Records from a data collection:
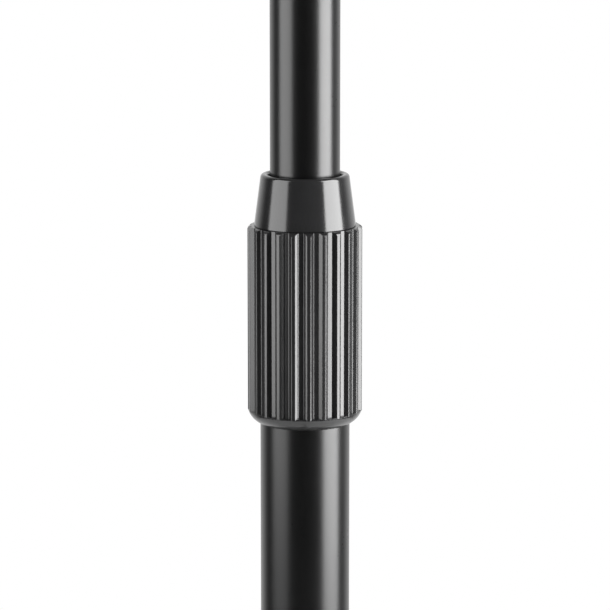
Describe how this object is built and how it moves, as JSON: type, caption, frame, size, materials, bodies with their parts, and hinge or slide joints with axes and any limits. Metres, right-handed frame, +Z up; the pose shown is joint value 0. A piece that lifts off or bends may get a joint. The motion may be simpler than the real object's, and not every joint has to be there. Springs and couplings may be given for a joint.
{
  "type": "music stand",
  "caption": "Folding music stand: tripod base, two telescoping tubes held by a ribbed twist clutch, and a tilting sheet-metal desk with a shelf.",
  "frame": {"origin": "on the floor, in the middle of the object's box seen from above", "axes": "+Z up; the player stands on the -Y side and faces +Y; +X to the player's right"},
  "size_m": [0.5242, 0.457, 1.2308],
  "materials": {
    "tube_lacquer": "satin black powder coat, fine texture",
    "leg_lacquer": "satin black powder coat",
    "desk_lacquer": "fine-textured black powder coat",
    "grip_moulding": "satin moulded nylon, charcoal",
    "nose_moulding": "semi-gloss moulded nylon, charcoal",
    "cast_black": "black-coated die casting",
    "knuckle_moulding": "glass-filled nylon, satin",
    "knob_moulding": "satin moulded nylon",
    "foot_rubber": "matt moulded rubber",
    "nylon": "self-lubricating nylon, black",
    "brass": "turned",
    "zinc_steel": "zinc plated",
    "black_rivet": "black oxide"
  },
  "bodies": {
    "base": {"base_hub": "cast_black", "base_liner": "nylon", "leg_pin_1": "zinc_steel", "leg_pin_2": "zinc_steel", "leg_pin_3": "zinc_steel"},
    "clamp_pad": {"clamp_pad": "brass"},
    "base_knob": {"base_knob": "knob_moulding", "base_knob_stud": "zinc_steel"},
    "leg_1": {"leg_tube_1": "leg_lacquer", "leg_knuckle_1": "knuckle_moulding", "leg_foot_1": "foot_rubber"},
    "leg_2": {"leg_tube_2": "leg_lacquer", "leg_knuckle_2": "knuckle_moulding", "leg_foot_2": "foot_rubber"},
    "leg_3": {"leg_tube_3": "leg_lacquer", "leg_knuckle_3": "knuckle_moulding", "leg_foot_3": "foot_rubber"},
    "lower_mast": {"lower_tube": "tube_lacquer", "tube_plug": "nylon", "clutch_core": "nylon", "clutch_pins": "zinc_steel", "collet": "nylon"},
    "clutch_washer": {"thrust_washer": "nylon"},
    "clutch_grip": {"clutch_shell": "nose_moulding", "grip_sleeve": "grip_moulding"},
    "slide_bush": {"slide_bush": "nylon"},
    "upper_mast": {"upper_tube": "tube_lacquer", "tube_foot": "nylon", "bush_ring": "zinc_steel", "head_fork": "cast_black", "fork_screw": "zinc_steel", "tilt_bolt": "zinc_steel", "friction_washers": "nylon"},
    "knob_washer": {"knob_washer": "zinc_steel"},
    "tilt_knob": {"tilt_knob": "knob_moulding", "tilt_knob_insert": "brass"},
    "desk": {"desk_knuckle": "cast_black", "desk_panel": "desk_lacquer", "shelf": "desk_lacquer", "knuckle_screws": "zinc_steel", "knuckle_nuts": "zinc_steel", "shelf_rivets": "black_rivet"}
  },
  "joints": [
    {"name": "leg_1_fold", "type": "hinge", "parent": "base", "child": "leg_1", "pos_m": [0, 0.0345, 0.09972], "axis": [1, 0, 0], "range_deg": [0, 70]},
    {"name": "leg_2_fold", "type": "hinge", "parent": "base", "child": "leg_2", "pos_m": [0.03291, 0.0915, 0.09972], "axis": [-0.5, 0.866, 0], "range_deg": [0, 70]},
    {"name": "leg_3_fold", "type": "hinge", "parent": "base", "child": "leg_3", "pos_m": [-0.03291, 0.0915, 0.09972], "axis": [-0.5, -0.866, 0], "range_deg": [0, 70]},
    {"name": "base_slide", "type": "slide", "parent": "base", "child": "lower_mast", "axis": [0, 0, -1], "range_m": [0, 0.16]},
    {"name": "clamp_pad_slide", "type": "slide", "parent": "base", "child": "clamp_pad", "axis": [0, 1, 0], "range_m": [0, 0.00187]},
    {"name": "base_knob_turn", "type": "hinge", "parent": "clamp_pad", "child": "base_knob", "pos_m": [0, 0.1085, 0.11972], "axis": [0, 1, 0], "range_deg": [0, 540]},
    {"name": "clutch_rise", "type": "slide", "parent": "lower_mast", "child": "clutch_washer", "axis": [0, 0, 1], "range_m": [0, 0.001]},
    {"name": "clutch_twist", "type": "hinge", "parent": "clutch_washer", "child": "clutch_grip", "pos_m": [0, 0.0725, 0.5442], "axis": [0, 0, 1], "range_deg": [0, 120]},
    {"name": "height_slide", "type": "slide", "parent": "lower_mast", "child": "slide_bush", "axis": [0, 0, 1], "range_m": [-0.35, 0.06]},
    {"name": "mast_swivel", "type": "hinge", "parent": "slide_bush", "child": "upper_mast", "pos_m": [0, 0.0725, 0.454], "axis": [0, 0, 1], "continuous": true},
    {"name": "desk_tilt", "type": "hinge", "parent": "upper_mast", "child": "desk", "pos_m": [0, 0.0725, 1.044], "axis": [1, 0, 0], "range_deg": [-68, 22]},
    {"name": "knob_washer_slide", "type": "slide", "parent": "upper_mast", "child": "knob_washer", "axis": [1, 0, 0], "range_m": [0, 0.00187]},
    {"name": "tilt_knob_turn", "type": "hinge", "parent": "knob_washer", "child": "tilt_knob", "pos_m": [0.0156, 0.0725, 1.044], "axis": [1, 0, 0], "range_deg": [0, 540]}
  ],
  "couplings": [
    {"joint": "base_knob_turn", "follows": "clamp_pad_slide", "rad_per_m": 5026.5},
    {"joint": "tilt_knob_turn", "follows": "knob_washer_slide", "rad_per_m": 5026.5},
    {"joint": "clutch_twist", "follows": "clutch_rise", "rad_per_m": 2094.4}
  ]
}
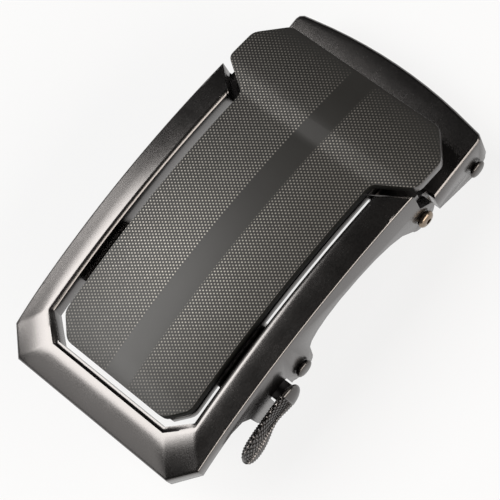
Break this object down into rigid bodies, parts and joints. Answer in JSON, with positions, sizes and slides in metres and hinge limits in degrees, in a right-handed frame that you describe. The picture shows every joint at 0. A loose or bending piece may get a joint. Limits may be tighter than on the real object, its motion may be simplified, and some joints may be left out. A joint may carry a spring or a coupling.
{
  "type": "belt buckle",
  "caption": "Ratchet belt buckle: arched faceted frame with a dark dotted panel, sprung pawl with a knurled side release lever, and a hinged strap clamp with a toothed jaw.",
  "frame": {"origin": "under the middle of the part, on the surface it lies on", "axes": "+X from the closed end of the frame to the strap clamp, +Y across the strap away from the release lever, +Z out of the face"},
  "size_m": [0.0764, 0.0442, 0.023],
  "materials": {
    "gunmetal": "dark plated die casting, satin, fine blasted grain",
    "panel_black": "black plated panel with a fine grid of light dots and a plain stripe",
    "dark_steel": "dark plated rivets, half gloss",
    "plain_steel": "plated pressed steel, satin",
    "spring_steel": "drawn spring wire",
    "aged_brass": "darkened brass-coloured screws with a hex socket"
  },
  "bodies": {
    "root": {"frame": "gunmetal", "face_panel": "panel_black", "panel_base": "gunmetal", "panel_screw_1": "gunmetal", "panel_screw_2": "gunmetal", "panel_screw_3": "gunmetal", "panel_screw_4": "gunmetal", "pawl_pin": "dark_steel", "hinge_screw_left": "aged_brass", "hinge_screw_right": "aged_brass", "pawl_spring_left": "spring_steel", "pawl_spring_right": "spring_steel"},
    "pawl": {"pawl": "plain_steel", "release_lever": "gunmetal", "lever_rivet_1": "dark_steel", "lever_rivet_2": "dark_steel"},
    "clamp": {"clamp_body": "gunmetal", "jaw_pin": "dark_steel"},
    "jaw": {"jaw": "plain_steel"}
  },
  "joints": [
    {"name": "pawl_hinge", "type": "hinge", "parent": "root", "child": "pawl", "pos_m": [-0.0111, 0.00093, 0.01085], "axis": [0, -1, 0], "range_deg": [0, 18], "stiffness_Nm_per_rad": 0.08, "springref_deg": -22.92, "deforming": ["pawl_spring_left", "pawl_spring_right"]},
    {"name": "clamp_hinge", "type": "hinge", "parent": "root", "child": "clamp", "pos_m": [0.0198, 0.00093, 0.00925], "axis": [0, 1, 0], "range_deg": [-20, 30]},
    {"name": "jaw_hinge", "type": "hinge", "parent": "clamp", "child": "jaw", "pos_m": [0.0325, 0.00093, 0.0025], "axis": [0, -1, 0], "range_deg": [-18, 95]}
  ]
}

• [Exercise details] In the records above, find the lines containing "caption" and copy them.

• [Answer in full]
Describe how this object is built and how it moves, as JSON: type, caption, frame, size, materials, bodies with their parts, and hinge or slide joints with axes and any limits. Metres, right-handed frame, +Z up; the pose shown is joint value 0. A piece that lifts off or bends may get a joint. The motion may be simpler than the real object's, and not every joint has to be there. Springs and couplings may be given for a joint.
  "caption": "Folding music stand: tripod base, two telescoping tubes held by a ribbed twist clutch, and a tilting sheet-metal desk with a shelf.",
  "caption": "Ratchet belt buckle: arched faceted frame with a dark dotted panel, sprung pawl with a knurled side release lever, and a hinged strap clamp with a toothed jaw.",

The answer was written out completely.